The practice is not to submerge anger or guilt but to bring it to the surface so it is accessible to healing. Not that these qualities will ever be totally absent but that we will not be surprised by them and unable to meet them with mercy and even a sense of humor for the mind which seems to have a mind of its own. Of course the heart closes at times, but even though at times at times it may seem hopeless we are never really helpless. Forgiveness when cultivated is a powerful tool for letting go. Softening the belly, more quickly than the mind can imagine, opens a world of loving possibilities. And as we clear the path of the road blocks that hinder further progress awareness heals.

If at first the practice seems a little awkward, even self-serving when turned toward oneself, that is an indication of how little we have considered the value of this sate of mind. Of how much loving kindness seems a bit foreign.
And for those who ill feel betrayed by the body and have exiled that part of them watch how the body swoons when softened and forgiven. It makes great sense to open the heart to pain and illness. Every part of us is doing the best it can but is sometimes so isolated, so compartmentalized, from the rest it weakens and falls. This is as true of the mind as body.
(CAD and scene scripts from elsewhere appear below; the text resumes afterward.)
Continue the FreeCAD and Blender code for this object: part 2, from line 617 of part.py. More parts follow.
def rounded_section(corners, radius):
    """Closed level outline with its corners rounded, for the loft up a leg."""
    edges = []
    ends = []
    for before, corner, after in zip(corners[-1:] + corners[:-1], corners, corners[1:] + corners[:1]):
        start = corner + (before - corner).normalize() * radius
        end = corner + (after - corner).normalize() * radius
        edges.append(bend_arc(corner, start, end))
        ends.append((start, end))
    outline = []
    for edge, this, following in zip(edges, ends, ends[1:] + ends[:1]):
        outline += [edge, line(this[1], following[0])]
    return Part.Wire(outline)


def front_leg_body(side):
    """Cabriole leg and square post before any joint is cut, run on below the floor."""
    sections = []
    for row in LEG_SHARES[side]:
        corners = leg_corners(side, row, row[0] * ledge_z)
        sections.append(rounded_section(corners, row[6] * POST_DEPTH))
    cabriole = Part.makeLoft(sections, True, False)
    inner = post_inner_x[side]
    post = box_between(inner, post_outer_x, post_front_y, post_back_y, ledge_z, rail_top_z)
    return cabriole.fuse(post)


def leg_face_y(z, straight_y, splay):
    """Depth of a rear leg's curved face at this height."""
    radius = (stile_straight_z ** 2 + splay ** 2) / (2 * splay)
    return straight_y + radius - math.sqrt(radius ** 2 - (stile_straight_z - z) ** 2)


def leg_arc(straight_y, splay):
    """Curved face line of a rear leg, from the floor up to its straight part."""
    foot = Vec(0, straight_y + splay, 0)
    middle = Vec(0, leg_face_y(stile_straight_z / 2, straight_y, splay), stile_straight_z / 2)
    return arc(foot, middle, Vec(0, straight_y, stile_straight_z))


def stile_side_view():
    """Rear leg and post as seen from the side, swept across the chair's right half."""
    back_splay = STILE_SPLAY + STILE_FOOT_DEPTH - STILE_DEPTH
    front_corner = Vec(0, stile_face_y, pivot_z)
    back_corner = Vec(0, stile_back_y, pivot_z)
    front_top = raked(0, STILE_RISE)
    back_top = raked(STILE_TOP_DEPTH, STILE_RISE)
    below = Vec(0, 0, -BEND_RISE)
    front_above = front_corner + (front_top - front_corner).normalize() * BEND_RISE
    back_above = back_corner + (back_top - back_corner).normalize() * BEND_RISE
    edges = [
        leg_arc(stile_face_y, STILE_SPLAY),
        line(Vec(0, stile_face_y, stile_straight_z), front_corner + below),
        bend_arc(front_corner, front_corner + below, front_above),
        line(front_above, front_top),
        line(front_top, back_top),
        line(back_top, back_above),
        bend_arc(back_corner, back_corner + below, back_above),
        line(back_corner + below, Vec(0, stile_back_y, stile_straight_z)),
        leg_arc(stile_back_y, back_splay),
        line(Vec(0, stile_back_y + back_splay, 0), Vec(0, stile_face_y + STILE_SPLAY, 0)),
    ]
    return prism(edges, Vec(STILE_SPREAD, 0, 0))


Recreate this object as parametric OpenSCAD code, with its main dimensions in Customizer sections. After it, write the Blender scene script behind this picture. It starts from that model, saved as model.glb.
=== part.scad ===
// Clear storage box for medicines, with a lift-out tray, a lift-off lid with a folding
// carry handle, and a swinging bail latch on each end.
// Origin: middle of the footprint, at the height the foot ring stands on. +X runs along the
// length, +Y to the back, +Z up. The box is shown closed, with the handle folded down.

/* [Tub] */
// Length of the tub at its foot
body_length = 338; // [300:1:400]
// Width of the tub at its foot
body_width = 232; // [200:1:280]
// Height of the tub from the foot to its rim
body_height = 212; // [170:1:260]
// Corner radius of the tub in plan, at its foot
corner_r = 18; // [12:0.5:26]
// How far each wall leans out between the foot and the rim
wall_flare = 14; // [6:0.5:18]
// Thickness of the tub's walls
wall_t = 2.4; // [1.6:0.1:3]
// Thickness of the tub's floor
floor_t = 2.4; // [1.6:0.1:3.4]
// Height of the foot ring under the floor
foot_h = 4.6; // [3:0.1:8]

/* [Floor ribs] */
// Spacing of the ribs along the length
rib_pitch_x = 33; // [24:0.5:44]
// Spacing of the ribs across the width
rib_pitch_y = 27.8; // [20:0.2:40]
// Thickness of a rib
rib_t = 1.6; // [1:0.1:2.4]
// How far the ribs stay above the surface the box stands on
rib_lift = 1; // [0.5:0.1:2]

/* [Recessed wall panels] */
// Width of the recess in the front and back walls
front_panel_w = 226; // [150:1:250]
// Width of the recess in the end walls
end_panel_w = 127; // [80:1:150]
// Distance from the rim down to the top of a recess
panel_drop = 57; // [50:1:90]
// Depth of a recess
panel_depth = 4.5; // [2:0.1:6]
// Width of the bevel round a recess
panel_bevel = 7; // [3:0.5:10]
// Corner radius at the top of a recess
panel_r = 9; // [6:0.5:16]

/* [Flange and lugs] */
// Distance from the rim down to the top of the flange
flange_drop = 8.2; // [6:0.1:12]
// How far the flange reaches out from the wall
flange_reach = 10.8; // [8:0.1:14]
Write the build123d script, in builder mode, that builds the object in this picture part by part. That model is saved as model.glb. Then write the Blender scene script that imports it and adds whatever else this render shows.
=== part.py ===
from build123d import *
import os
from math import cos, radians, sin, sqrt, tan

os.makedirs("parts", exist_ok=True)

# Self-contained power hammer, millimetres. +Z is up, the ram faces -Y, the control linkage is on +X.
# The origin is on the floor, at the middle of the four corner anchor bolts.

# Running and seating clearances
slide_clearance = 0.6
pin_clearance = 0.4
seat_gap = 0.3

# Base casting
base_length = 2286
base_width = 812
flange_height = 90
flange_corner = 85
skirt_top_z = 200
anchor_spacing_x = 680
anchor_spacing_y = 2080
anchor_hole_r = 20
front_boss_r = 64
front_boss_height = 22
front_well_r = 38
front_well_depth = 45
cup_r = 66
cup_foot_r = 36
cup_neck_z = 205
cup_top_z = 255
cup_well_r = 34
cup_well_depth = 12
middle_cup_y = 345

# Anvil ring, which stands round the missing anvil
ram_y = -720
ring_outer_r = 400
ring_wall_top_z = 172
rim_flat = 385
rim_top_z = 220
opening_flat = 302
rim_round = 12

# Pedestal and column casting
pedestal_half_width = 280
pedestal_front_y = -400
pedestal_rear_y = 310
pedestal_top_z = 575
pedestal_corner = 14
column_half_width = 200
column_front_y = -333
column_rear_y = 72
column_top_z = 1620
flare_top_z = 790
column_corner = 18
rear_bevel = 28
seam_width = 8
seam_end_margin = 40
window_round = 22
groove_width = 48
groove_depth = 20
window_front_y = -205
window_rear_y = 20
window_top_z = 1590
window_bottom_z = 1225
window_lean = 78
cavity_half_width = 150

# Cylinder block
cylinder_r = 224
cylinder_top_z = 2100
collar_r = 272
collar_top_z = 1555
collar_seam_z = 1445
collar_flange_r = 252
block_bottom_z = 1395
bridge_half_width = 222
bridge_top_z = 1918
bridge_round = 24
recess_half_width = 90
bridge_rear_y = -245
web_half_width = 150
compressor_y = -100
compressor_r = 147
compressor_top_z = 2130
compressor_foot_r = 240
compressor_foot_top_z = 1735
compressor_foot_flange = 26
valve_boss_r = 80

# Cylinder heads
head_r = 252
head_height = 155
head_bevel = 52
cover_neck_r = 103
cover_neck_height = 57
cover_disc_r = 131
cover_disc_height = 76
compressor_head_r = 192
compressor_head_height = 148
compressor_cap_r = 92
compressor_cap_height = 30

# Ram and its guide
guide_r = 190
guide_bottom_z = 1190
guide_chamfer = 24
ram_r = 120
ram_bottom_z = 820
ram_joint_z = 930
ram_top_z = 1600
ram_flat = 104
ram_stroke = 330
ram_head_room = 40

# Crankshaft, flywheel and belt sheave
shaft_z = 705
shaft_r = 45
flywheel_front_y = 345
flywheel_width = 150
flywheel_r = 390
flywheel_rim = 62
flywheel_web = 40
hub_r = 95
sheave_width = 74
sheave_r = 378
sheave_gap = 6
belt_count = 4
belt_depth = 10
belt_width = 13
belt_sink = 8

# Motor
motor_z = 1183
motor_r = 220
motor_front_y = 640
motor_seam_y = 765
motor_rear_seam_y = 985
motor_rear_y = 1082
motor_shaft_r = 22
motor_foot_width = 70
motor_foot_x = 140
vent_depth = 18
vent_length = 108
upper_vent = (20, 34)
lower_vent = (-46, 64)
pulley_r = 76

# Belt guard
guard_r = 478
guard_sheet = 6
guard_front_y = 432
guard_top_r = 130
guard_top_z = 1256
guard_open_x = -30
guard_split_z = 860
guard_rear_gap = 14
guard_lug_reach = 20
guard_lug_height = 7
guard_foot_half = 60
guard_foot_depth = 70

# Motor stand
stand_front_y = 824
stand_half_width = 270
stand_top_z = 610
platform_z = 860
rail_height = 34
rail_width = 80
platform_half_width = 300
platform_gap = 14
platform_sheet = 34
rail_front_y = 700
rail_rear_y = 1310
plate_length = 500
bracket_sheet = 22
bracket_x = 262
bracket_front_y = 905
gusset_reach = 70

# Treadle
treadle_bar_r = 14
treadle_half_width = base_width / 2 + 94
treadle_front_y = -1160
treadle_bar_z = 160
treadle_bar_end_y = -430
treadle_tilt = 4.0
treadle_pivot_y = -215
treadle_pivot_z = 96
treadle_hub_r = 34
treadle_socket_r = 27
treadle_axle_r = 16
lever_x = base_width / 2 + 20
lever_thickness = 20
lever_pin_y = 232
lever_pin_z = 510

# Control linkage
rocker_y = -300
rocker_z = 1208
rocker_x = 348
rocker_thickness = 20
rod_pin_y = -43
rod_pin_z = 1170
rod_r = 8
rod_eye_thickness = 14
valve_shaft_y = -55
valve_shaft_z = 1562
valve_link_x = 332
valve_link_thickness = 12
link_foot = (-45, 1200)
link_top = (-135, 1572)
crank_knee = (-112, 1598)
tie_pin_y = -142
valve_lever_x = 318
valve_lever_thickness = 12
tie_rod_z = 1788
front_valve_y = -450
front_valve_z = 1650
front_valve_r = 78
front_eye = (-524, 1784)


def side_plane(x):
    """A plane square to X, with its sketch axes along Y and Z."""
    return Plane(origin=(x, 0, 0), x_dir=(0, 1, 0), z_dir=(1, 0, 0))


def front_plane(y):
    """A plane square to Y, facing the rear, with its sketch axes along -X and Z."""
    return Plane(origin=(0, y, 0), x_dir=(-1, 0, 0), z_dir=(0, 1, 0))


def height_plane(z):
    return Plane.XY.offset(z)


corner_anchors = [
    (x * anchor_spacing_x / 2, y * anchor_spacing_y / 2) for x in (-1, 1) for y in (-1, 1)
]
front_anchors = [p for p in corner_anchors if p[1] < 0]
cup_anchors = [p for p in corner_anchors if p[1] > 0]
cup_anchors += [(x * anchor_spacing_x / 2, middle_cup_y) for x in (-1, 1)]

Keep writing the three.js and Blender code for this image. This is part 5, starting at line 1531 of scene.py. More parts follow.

There is strength in numbers and that is why so many speak of becoming whole as the path to completion, to liberation.

Many years ago, during a very difficult time in my life, sitting very alone by a pond in a redwood forest practicing, almost as a last resort, a forgiveness meditation, the practice disappeared and only the quality of forgiveness remained. It was pure grace! And in my mind a voice whispered that I was forgiven for everything. I resisted being forgiven saying, “ Yes, but… but that’s not possible. There has been so much!” To which the heart responded, “ You are completely forgiven, it is all done. If you want to pick it up again that is up to you, but it is all yours from now on!.” How difficult it was to accept such an enormous kindness. And how much it helped me forgive others. If I was going to let myself back into my heart I knew I had to bring those others too who I had denied entrance. I am still working on it but forgiveness has within it the miraculous possibility of a whole, a complete, life.